Tetapi para dokter yang dihubunginya menjelaskan, obat tidur juga dapat diberikan dengan cara injeksi. Jadi, tambah Dewi, Bung Karno dibunuh secara perlahan dengan suntikan oleh tim dokter atas perintah Soeharto. ”Saya kira begitu. Mungkin Soeharto kesal, kok Bapak tak juga meninggal.”
Dewi juga menduga, suaminya dibiarkan cepat mati agar tidak sempat lagi berbicara dengannya. Ia juga menyatakan, kisah Bung Karno yang jatuh koma dan harus dilarikan ke RSAD adalah bohong besar. Buktinya, ketika Dewi bertanya kepada penjaga Wisma Yaso, tempat Soekarno jadi tahanan rumah, diperoleh jawaban bahwa sebelum dibawa ke RSAD, Bung Karno sama sekali tidak sedang mengalami koma berat.
”Penjaga wisma itu mengatakan, sebelum dibawa ke RSAD, ada tentara tak dikenal yang memaksa Bapak, agar bersedia ditandu dan dibawa ke rumah sakit. Waktu itu Bapak tidak mau dibawa ke rumah sakit,” tutur Dewi dengan mata berkaca-kaca.
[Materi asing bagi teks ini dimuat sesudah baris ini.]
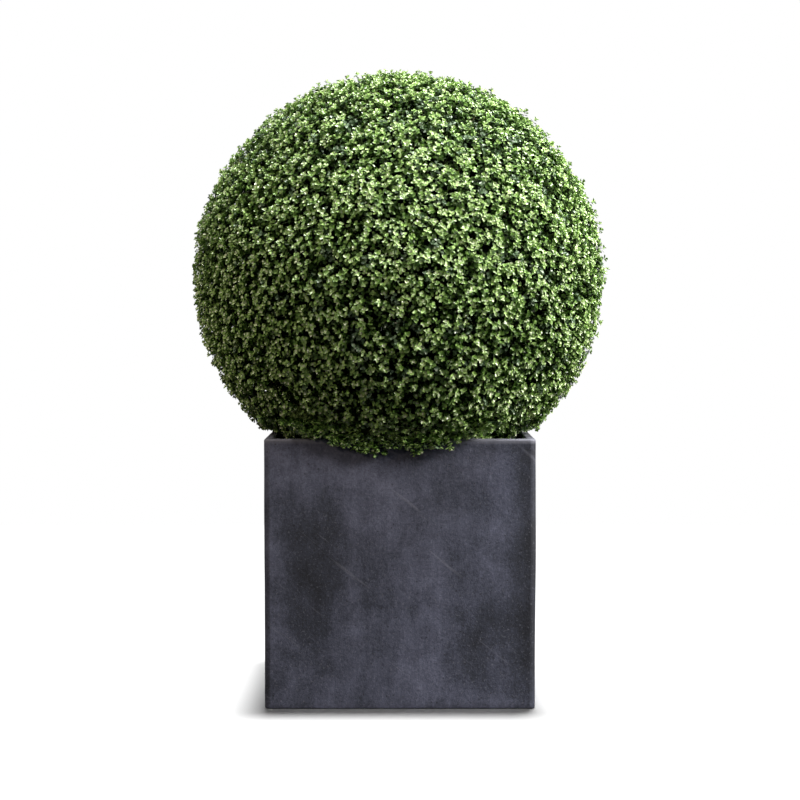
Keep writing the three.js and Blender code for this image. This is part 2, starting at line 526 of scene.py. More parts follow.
def planter_mesh():
    """A cast cube, hollowed from above, with rounded corners, rim and foot."""
    bm = bmesh.new()
    size = Matrix.Diagonal((2 * HALF_SIDE, 2 * HALF_SIDE, RIM, 1))
    bmesh.ops.create_cube(bm, size=1, matrix=Matrix.Translation((0, 0, RIM / 2)) @ size)
    round_off(bm, [edge for edge in bm.edges if upright(edge)], CORNER_ROUND, ROUND_STEPS)
    top = max(bm.faces, key=lambda face: face.calc_center_median().z)
    bmesh.ops.inset_region(bm, faces=[top], thickness=WALL)
    sunk = bmesh.ops.extrude_face_region(bm, geom=[top])
    bmesh.ops.delete(bm, geom=[top], context="FACES_KEEP_BOUNDARY")
    floor = [item for item in sunk["geom"] if isinstance(item, bmesh.types.BMVert)]
    bmesh.ops.translate(bm, verts=floor, vec=(0, 0, PLANTER_FLOOR - RIM))
    rim = edges_where(bm, lambda co: co.z > RIM - MM)
    rim = [edge for edge in rim if edge.is_manifold and edge.calc_face_angle() > SQUARE]
    round_off(bm, rim, RIM_ROUND, ROUND_STEPS)
    foot = edges_where(bm, lambda co: co.z < MM)
    foot = [edge for edge in foot if edge.calc_face_angle() > SQUARE]
    round_off(bm, foot, FOOT_ROUND, FOOT_STEPS)
    for axis in (Vector((1, 0, 0)), Vector((0, 1, 0)), Vector((0, 0, 1))):
        for cut in range(FACE_CUTS + 1):
            at = (cut / FACE_CUTS - 0.5) * 2 * (HALF_SIDE - CUTS_WITHIN)
            where = axis * at + Vector((0, 0, RIM / 2)) * axis.z
            every = bm.verts[:] + bm.edges[:] + bm.faces[:]
            bmesh.ops.bisect_plane(
                bm, geom=every, dist=NEAR_NOTHING, plane_co=where, plane_no=axis
            )
    for corner in bm.verts:
        swell = noise.noise(corner.co * BROAD_UNEVEN + UNEVEN_SEAT)
        swell += FINE_UNEVEN_SHARE * noise.noise(corner.co * FINE_UNEVEN)
        outward = Vector((corner.co.x, corner.co.y, 0)).normalized()
        corner.co += outward * UNEVEN * (swell + MEAN_UNEVEN)
    return mesh_of("planter_cast", bm, SHARP)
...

Penahananan dan pengisolasian yang teramat kejam oleh rezim Orba, kemudian siksaan lahiriah - –penahanan rumah, sangat tidak memadainya pengurusan kesehatan, dan isolasi politik serta mental–mempercepat proses kematian Bung Karno. Saksi sejarah Roeslan Abdoelgani pernah mengatakan, “Bung Karno dalam keadaan terasing dan terkungkung.”
***
ZAMAN telah berubah. Salah satu putri Bung Karno Megawati Soekarnoputri terpilih menjadi Wapres mendampingi Gus Dur. Namun, Megawati bukanlah tipe wanita pendedam. Aparat hukum diminta bekerja secara profesional. Akhir Mei 2000, Soeharto mendapatkan status tahanan rumah.
Perlakuan rezim baru terhadap Soeharto, masih manusiawi. Artinya, Soeharto boleh tinggal di rumah kebanggannya Jl Cendana. Selain itu Jaksa Agung masih memberikan izin kepada keluarga, dokter, dan pengacaranya untuk mengunjungi Soeharto.
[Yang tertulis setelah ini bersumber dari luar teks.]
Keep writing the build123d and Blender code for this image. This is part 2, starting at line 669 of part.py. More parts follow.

Semula Kejaksaan Agung mengalami kesulitan mencari tempat yang aman buat Soeharto, gara- gara mantan penguasa Orde Baru itu sering didemo mahasiswa. Malah, ketika itu ada rencana mau memboyong ke hotel segala. Sebaliknya, keluarga Soeharto segera menyatakan keberatan dengan rencana pemindahan itu. Alasannya, kondisi kesehatannya membutuhkan tempat yang tenang dan familiar untuk terapi. “Kalau dipindahkan, sama saja dengan membunuh
pelan-pelan Pak Harto, berarti mereka tidak mempunyai keinginan untuk memberkas kasus ini,” kata Denny Kailimang, salah satu penasihat hukum Soeharto, waktu itu.
Kini naiknya SBY menjadi presiden, semakin membuka pintu terhadap status hukum Soeharto. Wacana agar pemerintah memberikan amnesti atau abolisi semakin menggalir dan seakan mendapat dukungan dari semua pihak. Ada pro dan kontra. Namun, di mata aktivis Forkot — tokoh gerakan reformasi 1998– pemberian amnesti atau istilah lainya sama dengan meruntuhkan sistem hukum di Indonesia. “Okey bahwa amnesti adalah hak prerogatif presiden. Akan tetapi bagaimana seorang kepala negara memberikan pengampunan, sementara sampai saat ini Soeharto belum pernah dinyatakan bersalah oleh hakim,” katanya.